_Given data_
■ ■ ■ ■ ■

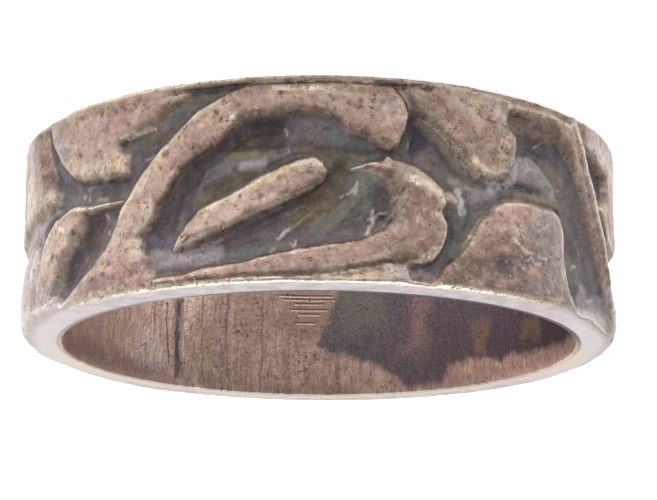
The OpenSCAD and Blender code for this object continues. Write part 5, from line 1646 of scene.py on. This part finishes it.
def floor_material():
    """Pale, matt, faintly blotted, and glowing as painted light."""
    material, n, place = fresh_material("pale_glowing_floor")
    finish_material(n, {
        "Base Color": n.blend(n.noise(place, FLOOR_BLOTS), *FLOOR_TONES),
        "Roughness": FLOOR_ROUGH,
        "Emission Color": (1, 1, 1, 1),
        "Emission Strength": n.span(n.split(place)[0], *FLOOR_GLOW),
    })
    return material


def build_floor():
    """A wide disc under the low rim."""
    turns = [2 * math.pi * k / FLOOR_CORNERS for k in range(FLOOR_CORNERS)]
    ring = [(FLOOR_RADIUS * math.cos(turn), FLOOR_RADIUS * math.sin(turn), 0) for turn in turns]
    mesh = bpy.data.meshes.new("floor")
    mesh.from_pydata(ring, [], [list(range(FLOOR_CORNERS))])
    mesh.materials.append(floor_material())
    floor = bpy.data.objects.new("floor", mesh)
    floor.location.z = cad_low.z
    bpy.context.scene.collection.objects.link(floor)


# Brightness of the surroundings from the front to the back, from low down to overhead, and
# from -X to +X: part of the direction from and to, then the level at both
SKY_BACK = (-0.7, 0.7, 0.75, 1.0)
SKY_UP = (0.15, 0.9, 1.1, 0.7)
SKY_SIDE = (-0.8, 0.6, 0.62, 0.92)
SKY_COLOUR = (1.0, 0.99, 0.98, 1)
# The panel overhead: its place and size in metres, its power in watts, and where it points
PANEL_PLACE = Vector((0.0, 0.1, 0.35))
PANEL_SIZE = 0.3
PANEL_POWER = 1.0
PANEL_AIM = Vector((0, 0, 0.003))


def build_lights():
    """Pale surroundings, dimmer overhead, in front and on the -X side, and one soft panel overhead."""
    world = bpy.data.worlds.new("studio")
    world.use_nodes = True
    n = Nodes(world.node_tree)
    x, y, z = n.split(n.add("ShaderNodeTexCoord").outputs["Generated"])
    background = n.add("ShaderNodeBackground", inputs={
        "Color": SKY_COLOUR,
        "Strength": n.times(n.span(x, *SKY_SIDE), n.times(n.span(y, *SKY_BACK), n.span(z, *SKY_UP))),
    })
    n.add("ShaderNodeOutputWorld", inputs={"Surface": background.outputs[0]})
    bpy.context.scene.world = world

    data = bpy.data.lights.new("overhead", "AREA")
    data.shape = "RECTANGLE"
    data.size = PANEL_SIZE
    data.size_y = PANEL_SIZE
    data.energy = PANEL_POWER
    light = bpy.data.objects.new("overhead", data)
    light.location = PANEL_PLACE
    light.rotation_euler = (PANEL_AIM - PANEL_PLACE).to_track_quat("-Z", "Y").to_euler()
    bpy.context.scene.collection.objects.link(light)


# The camera stands at the photograph's distance and angle. The photograph shows the ring hanging
# under its low rim, so the camera is upside down, with the rest of the roll as small as the photograph's.
CAMERA_DISTANCE = 81.9
CAMERA_ELEVATION = 13.865
CAMERA_AIM = (-0.331, 0.0, 3.170)
CAMERA_ROLL = 0.28055
CAMERA_LENS = 124.673
SENSOR = 36.0
# Nearest and furthest that it sees, in metres
CAMERA_CLIP = (0.001, 10)


def build_camera():
    """A camera at the photograph's place, without depth of field."""
    lean = math.radians(CAMERA_ELEVATION)
    up_from_middle = CAMERA_DISTANCE * math.sin(lean)
    place = Vector((0, -CAMERA_DISTANCE * math.cos(lean), BAND_H / 2 + up_from_middle))
    forward = (Vector(CAMERA_AIM) - place).normalized()
    right = forward.cross(Vector((0, 0, -1))).normalized()
    up = right.cross(forward)
    c, s = math.cos(math.radians(CAMERA_ROLL)), math.sin(math.radians(CAMERA_ROLL))
    matrix = Matrix((right * c + up * s, up * c - right * s, -forward)).transposed().to_4x4()
    matrix.translation = place * MM
    data = bpy.data.cameras.new("camera")
    data.lens = CAMERA_LENS
    data.sensor_width = SENSOR
    data.clip_start, data.clip_end = CAMERA_CLIP
    camera = bpy.data.objects.new("camera", data)
    camera.matrix_world = matrix
    bpy.context.scene.collection.objects.link(camera)
    bpy.context.scene.camera = camera


build_camera()
build_floor()
build_lights()
band = build_band()
band.data.materials.append(silver_material())
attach(band, "root")
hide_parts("band")
bpy.context.scene.view_settings.view_transform = "Standard"
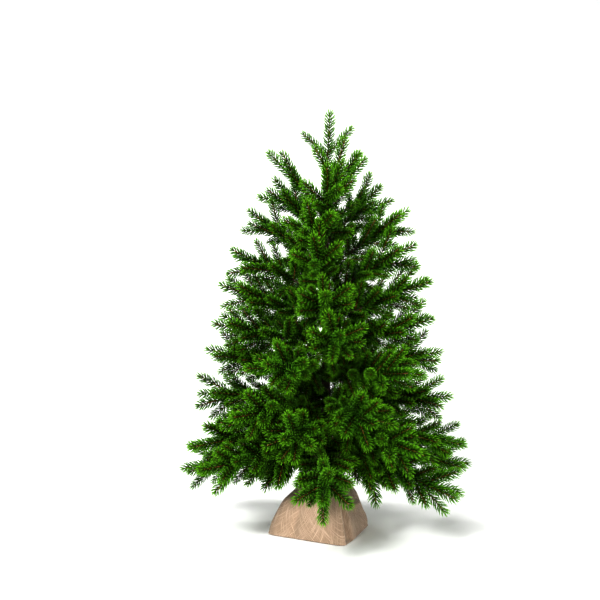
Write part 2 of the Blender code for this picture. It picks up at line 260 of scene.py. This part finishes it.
def map_tubes(bm, place):
    """Lays every face on the map at place(along, around), with no face across the seam."""
    along = bm.verts.layers.float["along"]
    around = bm.verts.layers.float["around"]
    layer = bm.loops.layers.uv.new(MAP_NAME)
    for face in bm.faces:
        turns = [loop.vert[around] for loop in face.loops]
        over = max(turns) - min(turns) > 0.5
        for loop, turn in zip(face.loops, turns):
            loop[layer].uv = place(loop.vert[along], turn + 1 if over and turn < 0.5 else turn)


def add_copy(bm, mesh, matrix, tint=0.0):
    """Adds a mesh to the bmesh at this place, with its needles' tint shifted."""
    copy = mesh.copy()
    copy.transform(matrix)
    first = len(bm.faces)
    bm.from_mesh(copy)
    bpy.data.meshes.remove(copy)
    if tint:
        layer = bm.loops.layers.uv[MAP_NAME]
        bm.faces.ensure_lookup_table()
        for face in bm.faces[first:]:
            for loop in face.loops:
                loop[layer].uv.x += tint


bm = bmesh.new()
bend = [(0.0, NEEDLE_ROOT_ANGLE), (0.62, NEEDLE_ROOT_ANGLE), (1.0, NEEDLE_TIP_ANGLE)]
points = [Vector((0, 0, 0))]
for (before, _), (after, angle) in zip(bend, bend[1:]):
    turn = math.radians(angle)
    points.append(points[-1] + NEEDLE_LENGTH * (after - before) * Vector((math.sin(turn), 0, math.cos(turn))))
add_tube(bm, points, [NEEDLE_RADIUS * 0.8, NEEDLE_RADIUS, NEEDLE_RADIUS * 0.7], NEEDLE_SIDES, pointed=True)
bmesh.ops.recalc_face_normals(bm, faces=bm.faces)
map_tubes(bm, lambda along, around: (0.01 * around, NEEDLE_BAND * (0.02 + 0.96 * along / NEEDLE_LENGTH)))
needle = bpy.data.meshes.new("needle")
bm.to_mesh(needle)
bm.free()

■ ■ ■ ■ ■

_Given task_
For this exercise, please retype exactly the lines in the listing from the line with "Write part 2" through its last line, both ends included.

_Output below_
Write part 2 of the Blender code for this picture. It picks up at line 260 of scene.py. This part finishes it.
def map_tubes(bm, place):
    """Lays every face on the map at place(along, around), with no face across the seam."""
    along = bm.verts.layers.float["along"]
    around = bm.verts.layers.float["around"]
    layer = bm.loops.layers.uv.new(MAP_NAME)
    for face in bm.faces:
        turns = [loop.vert[around] for loop in face.loops]
        over = max(turns) - min(turns) > 0.5
        for loop, turn in zip(face.loops, turns):
            loop[layer].uv = place(loop.vert[along], turn + 1 if over and turn < 0.5 else turn)


def add_copy(bm, mesh, matrix, tint=0.0):
    """Adds a mesh to the bmesh at this place, with its needles' tint shifted."""
    copy = mesh.copy()
    copy.transform(matrix)
    first = len(bm.faces)
    bm.from_mesh(copy)
    bpy.data.meshes.remove(copy)
    if tint:
        layer = bm.loops.layers.uv[MAP_NAME]
        bm.faces.ensure_lookup_table()
        for face in bm.faces[first:]:
            for loop in face.loops:
                loop[layer].uv.x += tint


bm = bmesh.new()
bend = [(0.0, NEEDLE_ROOT_ANGLE), (0.62, NEEDLE_ROOT_ANGLE), (1.0, NEEDLE_TIP_ANGLE)]
points = [Vector((0, 0, 0))]
for (before, _), (after, angle) in zip(bend, bend[1:]):
    turn = math.radians(angle)
    points.append(points[-1] + NEEDLE_LENGTH * (after - before) * Vector((math.sin(turn), 0, math.cos(turn))))
add_tube(bm, points, [NEEDLE_RADIUS * 0.8, NEEDLE_RADIUS, NEEDLE_RADIUS * 0.7], NEEDLE_SIDES, pointed=True)
bmesh.ops.recalc_face_normals(bm, faces=bm.faces)
map_tubes(bm, lambda along, around: (0.01 * around, NEEDLE_BAND * (0.02 + 0.96 * along / NEEDLE_LENGTH)))
needle = bpy.data.meshes.new("needle")
bm.to_mesh(needle)
bm.free()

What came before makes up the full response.